▶ [Do this]:
What is to be transcribed is the run of lines opening with the one that has "bolt_case();" and closing with the one that has "import math", and only that run, exactly.

▶ [Information supplied]:
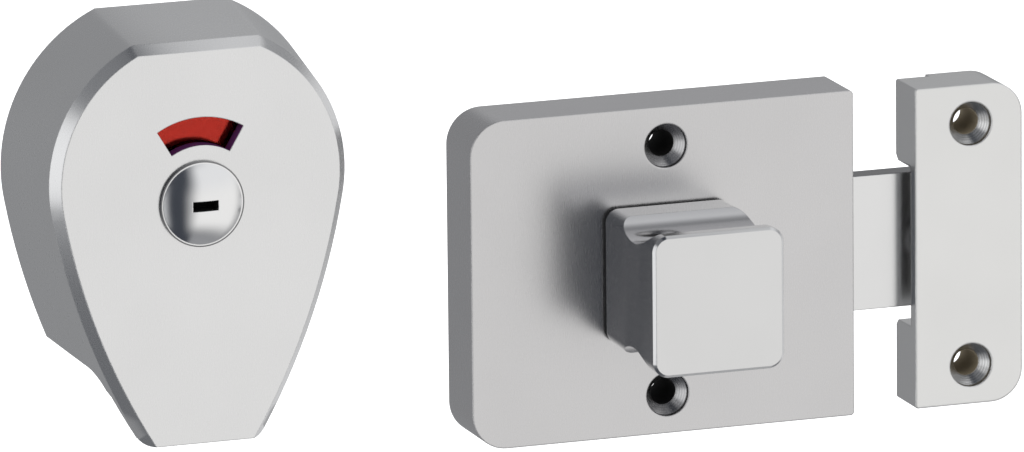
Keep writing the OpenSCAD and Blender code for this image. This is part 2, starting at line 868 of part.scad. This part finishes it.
// What lies above the pull's ceiling, lifted by a rise
module above_ceiling(rise) {
    reach = 2 * bulge_r;
    translate([0, 0, bulge_up])
        along_x(-reach, reach)
            polygon([
                [-over, ceiling(-over) + rise],
                [housing_depth, ceiling(housing_depth) + rise],
                [housing_depth, reach],
                [-over, reach]]);
}

// The finger space behind the lip
module pull_cut() {
    reach = 2 * bulge_r;
    lip_in = housing_depth - lip_foot;
    // The lip's inner face leans back above the foot, and meets the ceiling at the corner
    slope = tan(lip_lean);
    fall = tan(pull_fall);
    corner_d = (lip_in - (foot_down - pull_down) * slope) / (1 - fall * slope);
    corner_z = ceiling(corner_d);
    open_angle = 90 + pull_fall - lip_lean;
    tangent = pull_fillet / tan(open_angle / 2);
    ceiling_touch = [corner_d - tangent * cos(pull_fall), corner_z + tangent * sin(pull_fall)];
    lip_touch = [corner_d + tangent * sin(lip_lean), corner_z - tangent * cos(lip_lean)];
    centre = [ceiling_touch[0] - pull_fillet * sin(pull_fall),
        ceiling_touch[1] - pull_fillet * cos(pull_fall)];
    translate([0, 0, bulge_up])
        along_x(-reach, reach) {
            polygon([
                [-over, ceiling(-over)],
                ceiling_touch,
                lip_touch,
                [lip_in + over * slope, -foot_down - over],
                [-over, -foot_down - over]]);
            translate(centre)
                circle(pull_fillet);
        }
}

// The rounding of one corner of the foot, as the piece that is cut away
module foot_corner_cut() {
    grown = side_r + bevel_w;
    centre_z = -foot_down + foot_corner;
    run = sqrt(pow(grown - foot_corner, 2) - pow(centre_z - side_z, 2));
    centre = [run - side_x, centre_z];
    lean = atan2(side_z - centre_z, run);
    far = 3 * foot_corner;
    translate([0, 0, bulge_up])
        slab(-over, housing_depth + over)
            difference() {
                polygon([
                    centre,
                    centre + polar(far, -lean),
                    centre + polar(far * 1.5, -45),
                    centre + polar(far, -90)]);
                translate(centre)
                    circle(foot_corner);
            }
}

// A sector of a ring about the Y axis, in X and Z
module sector(inner, outer, middle, half) {
    far = 1.5 * outer;
    difference() {
        intersection() {
            circle(outer);
            polygon([
                [0, 0],
                polar(far, middle - half),
                polar(far, middle),
                polar(far, middle + half)]);
        }
        circle(inner);
    }
}

// Puts a copy at each of the four screws of the indicator's cover
module at_indicator_screws() {
    upper = [bulge_r + bevel_w - housing_wall - small_boss_r + small_boss_lap, bulge_up];
    lower = [lower_screw_x, bulge_up - lower_screw_down];
    for (side = [-1, 1], place = [upper, lower])
        translate([side * place[0], 0, place[1]])
            children();
}

module indicator_housing() color("silver") {
    at_indicator()
        difference() {
            intersection() {
                shield(0, housing_depth, spread(0), spread(housing_depth));
                shield(0, housing_depth, bevel_w * housing_depth / bevel_d, 0);
            }
            foot_corner_cut();
            mirror([1, 0, 0])
                foot_corner_cut();
            pull_cut();
            difference() {
                intersection() {
                    shield(-over, housing_inside, spread(-over) - housing_wall,
                        spread(housing_inside) - housing_wall);
                    above_ceiling(housing_wall);
                }
                screw_pair(screw_pitch)
                    bar(-2 * over, housing_depth, insert_boss_r, insert_boss_r);
                at_indicator_screws()
                    bar(cover_t, housing_depth, small_boss_r, small_boss_r);
            }
            difference() {
                intersection() {
                    shield(-over, cover_t, spread(-over) - cover_rim, spread(cover_t) - cover_rim);
                    above_ceiling(cover_rim);
                }
                screw_pair(screw_pitch)
                    bar(-2 * over, housing_depth, insert_boss_r, insert_boss_r);
            }
            screw_pair(screw_pitch)
                bar(-over, insert_l, insert_r, insert_r);
            at_indicator_screws()
                bar(0, small_screw_l + over, small_screw_r + run_fit, small_screw_r + run_fit);
            bar(0, housing_depth + over, dome_bush_r, dome_bush_r);
            slab(housing_inside - over, housing_depth + over)
                sector(window_in, window_out, 90, window_half);
        }
}

module indicator_cover() color("lightslategray") {
    inset = cover_rim + seat_gap;
    at_indicator()
        difference() {
            intersection() {
                shield(0, cover_t, spread(0) - inset, spread(cover_t) - inset);
                above_ceiling(inset);
            }
            screw_pair(screw_pitch)
                bar(-over, cover_t + over, insert_boss_r + seat_gap, insert_boss_r + seat_gap);
            at_indicator_screws()
                small_screw_cut();
            bar(-over, cover_t + over, dome_shank_r + run_fit, dome_shank_r + run_fit);
        }
}

module indicator_cover_screws() color("gray") {
    at_indicator()
        at_indicator_screws()
            small_screw();
}

module threaded_inserts() color("goldenrod") {
    at_indicator()
        screw_pair(screw_pitch)
            ring(0, insert_l, thread_r, insert_r);
}

module window_lens() color([0.85, 0.9, 0.95, 0.35]) {
    at_indicator()
        slab(housing_inside - lens_t, housing_inside)
            sector(window_in - lens_lap, window_out + lens_lap, 90,
                window_half + asin(lens_lap / window_out));
}

module dome_bush() color("ivory") {
    at_indicator()
        difference() {
            union() {
                bar(housing_inside, housing_depth, dome_bush_r, dome_bush_r);
                bar(housing_inside - dome_flange_t, housing_inside,
                    dome_bush_r + bush_flange, dome_bush_r + bush_flange);
            }
            bar(0, housing_depth + over, dome_shank_r + run_fit, dome_shank_r + run_fit);
        }
}

// The chrome turn button: a rimmed dome with a coin slot, on a shank that drives the disc
module release_dome() color("gainsboro") {
    rim_back = housing_depth + face_gap;
    rim_front = rim_back + dome_rim;
    cap_r = dome_r - dome_step;
    ball_r = (pow(cap_r, 2) + pow(dome_cap, 2)) / (2 * dome_cap);
    at_indicator()
        difference() {
            union() {
                bar(rim_back, rim_front, dome_r, dome_r);
                intersection() {
                    translate([0, -(rim_front + dome_cap - ball_r), 0])
                        sphere(ball_r);
                    bar(rim_back, rim_front + dome_cap + over, cap_r, cap_r);
                }
                bar(dome_shank_end, rim_front, dome_shank_r, dome_shank_r);
            }
            slab(rim_front + dome_cap - slot_depth, rim_front + dome_cap + over)
                square([slot_l, slot_w], center = true);
            slab(dome_shank_end - over, dome_socket)
                spindle_square(square_fit);
            ring(hub_back - clip_t, hub_back, dome_shank_r - groove_depth, dome_shank_r + over);
            slab(hub_back, disc_front)
                shank_flats(0);
        }
}

// The two slivers that flats take off the dome's shank, less a clearance
module shank_flats(gap) {
    flat = dome_shank_r - groove_depth + gap;
    for (side = [0, 180])
        rotate(side)
            translate([flat, -dome_shank_r - over])
                square(2 * (dome_shank_r + over));
}

module dome_circlip() color("dimgray") {
    at_indicator()
        circlip(hub_back - clip_t, dome_shank_r);
}

// The disc's bore is round with two flats, so that it turns with the shank
module indicator_disc() color("white") {
    at_indicator()
        difference() {
            union() {
                bar(disc_back, disc_front, disc_r, disc_r);
                bar(hub_back, disc_back + hair, disc_hub_r, disc_hub_r);
            }
            slab(hub_back - over, disc_front + over)
                difference() {
                    circle(dome_shank_r + run_fit);
                    shank_flats(run_fit);
                }
        }
}

// A coloured sector on the front of the disc
module colour_sector(middle) {
    at_indicator()
        slab(disc_front, sector_front)
            sector(window_in - lens_lap, disc_r - sector_inset, middle, sector_half);
}

module red_sector() color("firebrick") {
    colour_sector(90);
}

module vacant_sector() color("seagreen") {
    colour_sector(90 + knob_turn);
}

bolt_case();
back_cover();
back_cover_screws();
bolt_guides();
slide_bolt();
pinion();
knob_bush();
wave_washer();
knob_circlip();
knob_gasket();
turn_knob();
knob_spindle();
keeper_body();
keeper_buffer();
indicator_housing();
indicator_cover();
indicator_cover_screws();
threaded_inserts();
window_lens();
dome_bush();
release_dome();
dome_circlip();
indicator_disc();
red_sector();
vacant_sector();
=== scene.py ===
"""Looks for the toilet indicator bolt: materials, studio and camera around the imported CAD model.
Everything is in metres, in the CAD's frame: +X is the way the bolt throws, +Z is up, and the
visible faces look along -Y."""

import json
import math

import bpy
from mathutils import Matrix, Vector


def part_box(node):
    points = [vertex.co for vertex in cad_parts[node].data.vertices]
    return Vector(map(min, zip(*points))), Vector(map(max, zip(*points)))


IMAGE_W = 1024

# Points nearer than the weld shade as one, and an edge above the angle stays sharp
WELD = 2e-6
SHARP_ANGLE = math.radians(27)

# Sizes of the CAD model that the masks of the materials go by. The film is how far a mask reaches
# past the face that it marks, or stays off the face beside it. The slot's lip is the depth where
# its mask starts. The axes of the knob's scoops lie scoop_z above and below the knob's own axis.
FILM = 0.00004
WINDOW_OUT = 0.0181
SLOT_L, SLOT_W, SLOT_LIP = 0.0055, 0.0021, 0.0004
SINK_R = 0.0047
DOME_STEP_R = 0.0087
SCOOP_Y, SCOOP_Z, SCOOP_R = -0.03368, 0.02580, 0.014605

# What the finishes share. A noise mostly stays inside its middle. Rings are the marks of turning in
# a countersink. The normal of a narrow face points up or down by more than upright.
NOISE_MIDDLE = (0.3, 0.7)
GRAIN_SCALE = 900
RELIEF_DEPTH = 0.00002
RING_PITCH, RING_STRENGTH, RING_TONE = 0.00042, 0.4, (0.35, 0.35, 0.35)
# Painted shade inside a mask is matt, with this roughness, so that it reflects little
PAINTED_SHADE_ROUGHNESS = 0.95
UPRIGHT = 0.9

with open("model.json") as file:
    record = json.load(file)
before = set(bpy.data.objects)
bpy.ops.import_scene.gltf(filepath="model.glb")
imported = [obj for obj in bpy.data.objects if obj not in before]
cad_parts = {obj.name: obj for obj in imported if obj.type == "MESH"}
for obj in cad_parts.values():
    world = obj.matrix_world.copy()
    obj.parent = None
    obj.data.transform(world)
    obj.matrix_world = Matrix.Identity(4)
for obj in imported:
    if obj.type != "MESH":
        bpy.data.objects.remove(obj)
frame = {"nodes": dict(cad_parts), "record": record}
nodes = frame["nodes"]
mounts = {m["name"]: m for m in frame["record"]["mounts"]}
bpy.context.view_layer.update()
HOUSING_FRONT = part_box("indicator_housing")[0][1]
DOME_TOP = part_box("release_dome")[0][1]


# Smooth shading that keeps the sharp edges, as a modifier, so the CAD meshes stay as they are

def smoothing_group():
    group = bpy.data.node_groups.new("smooth_by_angle", "GeometryNodeTree")
    group.interface.new_socket("Geometry", in_out="INPUT", socket_type="NodeSocketGeometry")
    group.interface.new_socket("Geometry", in_out="OUTPUT", socket_type="NodeSocketGeometry")
    n, link = group.nodes, group.links.new
    start = n.new("NodeGroupInput")
    end = n.new("NodeGroupOutput")
    weld = n.new("GeometryNodeMergeByDistance")
    weld.inputs["Distance"].default_value = WELD
    angle = n.new("GeometryNodeInputMeshEdgeAngle")
    sharp = n.new("FunctionNodeCompare")
    sharp.data_type = "FLOAT"
    sharp.operation = "GREATER_THAN"
    sharp.inputs["B"].default_value = SHARP_ANGLE
    faces = n.new("GeometryNodeSetShadeSmooth")
    faces.domain = "FACE"
    edges = n.new("GeometryNodeSetShadeSmooth")
    edges.domain = "EDGE"
    edges.inputs["Shade Smooth"].default_value = False
    link(start.outputs[0], weld.inputs["Geometry"])
    link(weld.outputs["Geometry"], faces.inputs["Geometry"])
    link(faces.outputs["Geometry"], edges.inputs["Geometry"])
    link(angle.outputs["Unsigned Angle"], sharp.inputs["A"])
    link(sharp.outputs["Result"], edges.inputs["Selection"])
    link(edges.outputs["Geometry"], end.inputs[0])
    return group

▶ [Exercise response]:
bolt_case();
back_cover();
back_cover_screws();
bolt_guides();
slide_bolt();
pinion();
knob_bush();
wave_washer();
knob_circlip();
knob_gasket();
turn_knob();
knob_spindle();
keeper_body();
keeper_buffer();
indicator_housing();
indicator_cover();
indicator_cover_screws();
threaded_inserts();
window_lens();
dome_bush();
release_dome();
dome_circlip();
indicator_disc();
red_sector();
vacant_sector();
=== scene.py ===
"""Looks for the toilet indicator bolt: materials, studio and camera around the imported CAD model.
Everything is in metres, in the CAD's frame: +X is the way the bolt throws, +Z is up, and the
visible faces look along -Y."""

import json
import math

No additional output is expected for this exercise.